The study of hunting practices is an important means of investigating prehistoric economic behaviour. Indeed, hunting provides an important part of the food and non-food resources such as skin, bone, sinew and antler which are used for daily activities. Since prey acquisition is intended to meet the needs of a group, its success depends largely on the effectiveness of projectile weapons, hunting tactics and decision-makings. Documenting prey choices and procurement patterns among foraging societies is thus an important step to understand subsistence strategies and mobility patterns in relation with resource abundance and seasonal availability.

Numerous studies have long shown that large and medium-sized game species such as red deer (Cervus elaphus), wild boar (Sus scrofa scrofa), roe deer (Capreolus capreolus) were systematically hunted in the inland regions of Europe during the Mesolithic period. Fewer studies, however, have examined the age structures of prey death assemblages. The present study aims to further research on mesolithic hunting in the Jura area, by analyzing age and season structures of a red and roe deer assemblage, as reflecting hunters' procurement decisions. The abundant archeofauna (ca. > 4500 NISP) from Les Cabônes (Ranchot, Jura), layer 3, offers the opportunity to conduct such a study: the red deer is one of the two main species along with the wild boar (Leduc et al., 2015), the roe deer being the third one in number of remains.

 

The site is located on the western margin of the Jura range, on the right bank of the Doubs River, at 216 m asl. Test excavations during the 1950s and 1960s were followed by large-scale excavations from 1978 to 1989, directed by A. Thévenin, M. Campy, S. David and C. Cupillard. Mesolithic occupations were identified in layer 3 which is 60 to 70 cm in thickness. Two red deer bones from this layer were radiocarbon dated between 8200 and 7500 cal BC -2 sigma (Drucker et al. 2011; unpublished data). Variation in the microlith spectrum from the base to the top of layer 3 indicates a formation process of this archaeological layer by repeated occupations.

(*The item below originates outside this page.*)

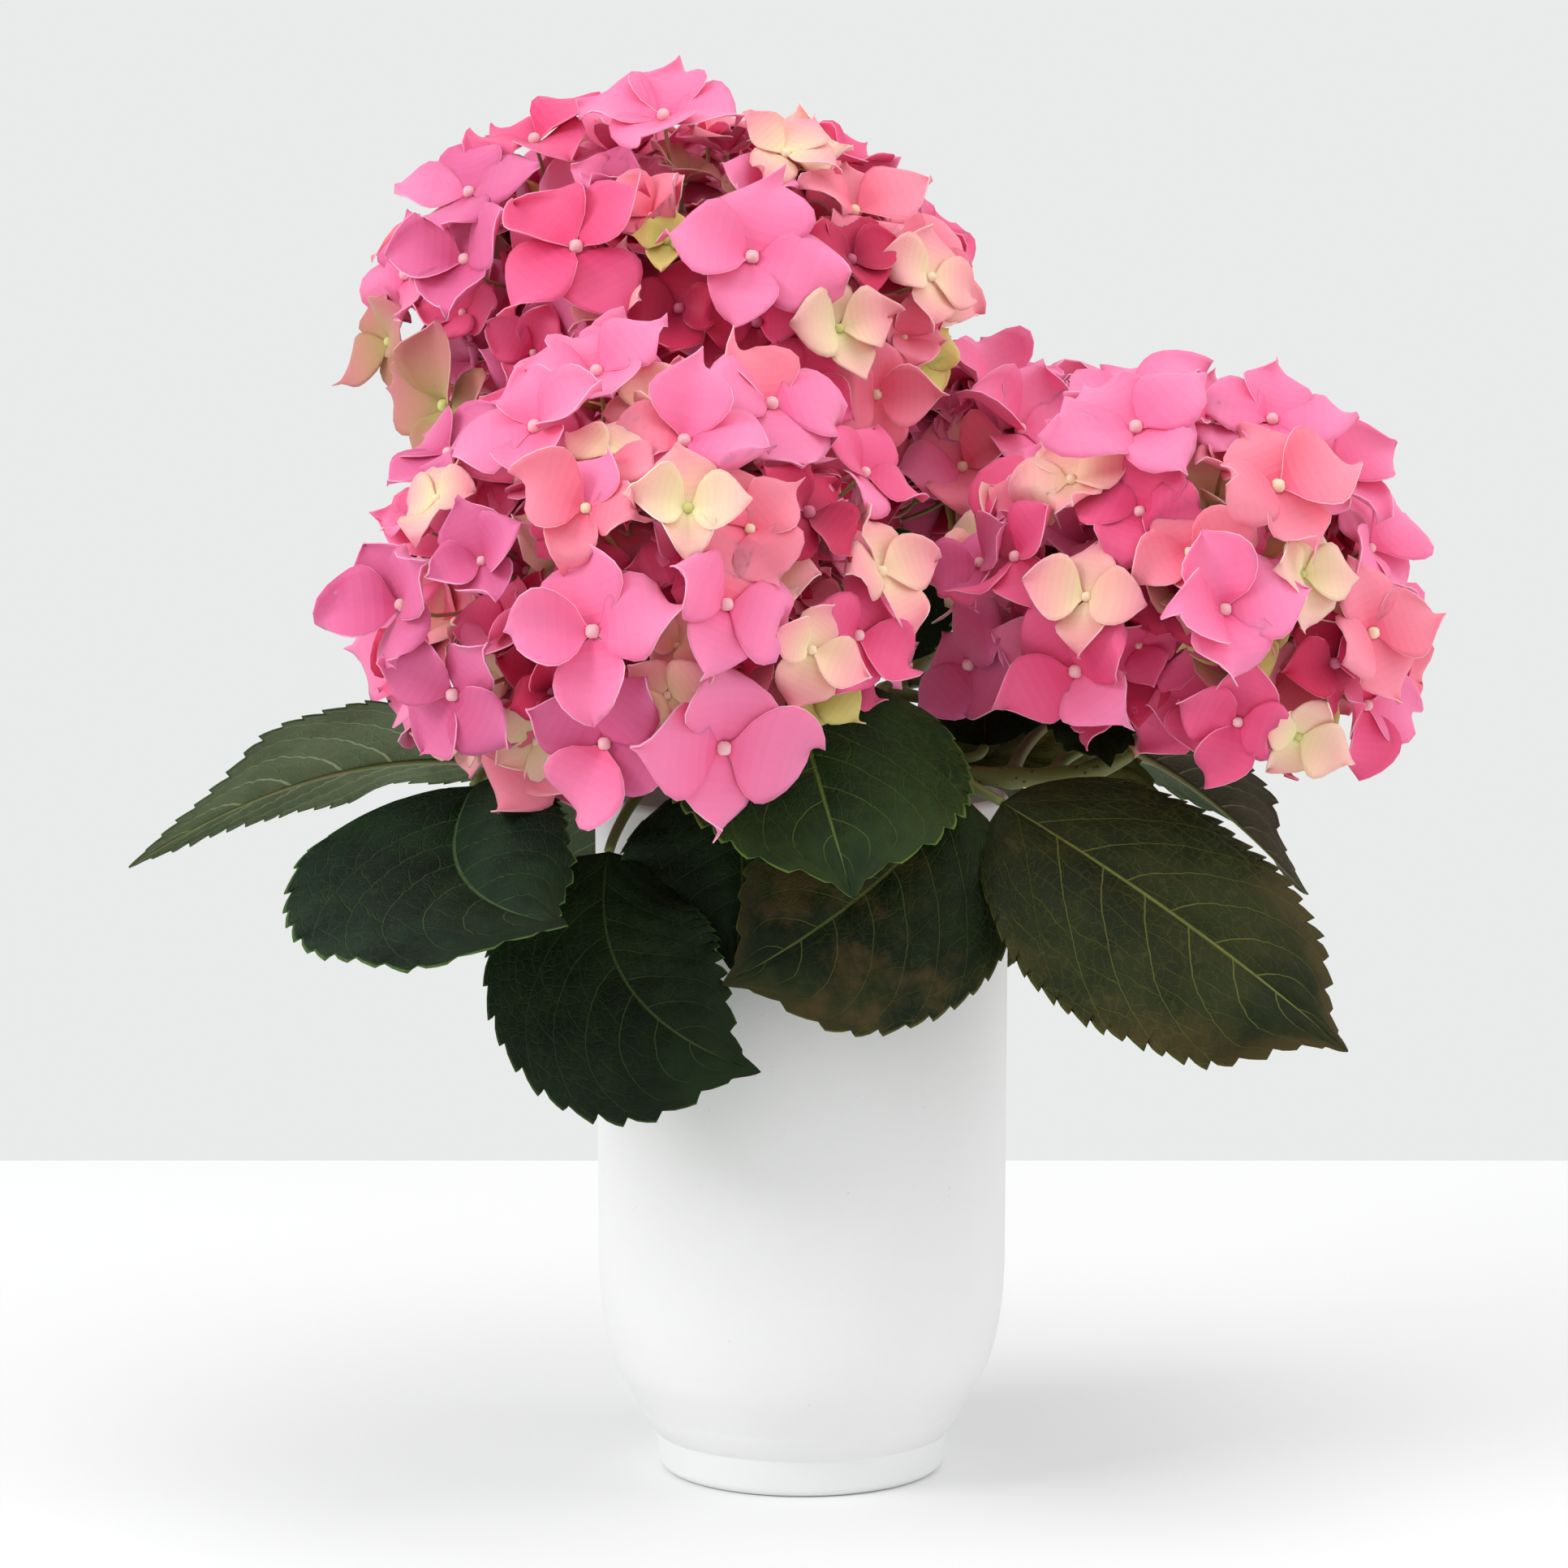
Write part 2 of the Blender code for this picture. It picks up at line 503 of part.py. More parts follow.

Deer jaw remains were retrieved from the excavated surface of Layer 3. 223 lower teeth for the red deer, 37 lower teeth for the roe deer were suitable for age at death estimates. Dental ages were recorded based on a macroscopic analysis of the lower teeth, using published modern eruption and wear referentials and the osteological collection of the UMR 7041 zooarchaeology laboratory in Nanterre. They were then distributed into age classes, each 6 months wide.

 

Red and roe deer mortality profiles differ from the age structure of a living population because the proportion of prime adults is better represented. For red deer, seasonality indicators based on juveniles are distributed over most of the year, except between February and April, with a noticeable peak between September and December. All the red deer antler remains discarded at the site are shed antlers from adult animals, suggesting a harvest between February and July. Antlers brought onto the site were used as raw material as showed by cut and fracture marks observed. Conversely, the few roe deer antlers recovered in the faunal assemblage are all unshed, indicating hunting of male adults between August and November. No intentional marks are observed on these elements.

Inferences about hunting choices and site occupation pattern will be presented.

 

 

References cited:

Drucker DG, Bridault A, Cupillard C, Hujic A and Bocherens H (2011) Evolution of habitat and environment of red deer (Cervus elaphus) during the Late-glacial and early Holocene in eastern France (French Jura and the western Alps) using multi-isotope analysis (δ13C, δ15N, δ18O, δ34S) of archaeological remains. Quaternary International 245(2):268-278.

 

Leduc C, Bridault A, Cupillard C (2015) Wild boar (Sus scrofa scrofa) hunting and exploitation strategies during the Mesolithic at Les Cabônes (Ranchot Jura, France), layer 3. Journal of Archaeological Science: Reports 2: 473–484.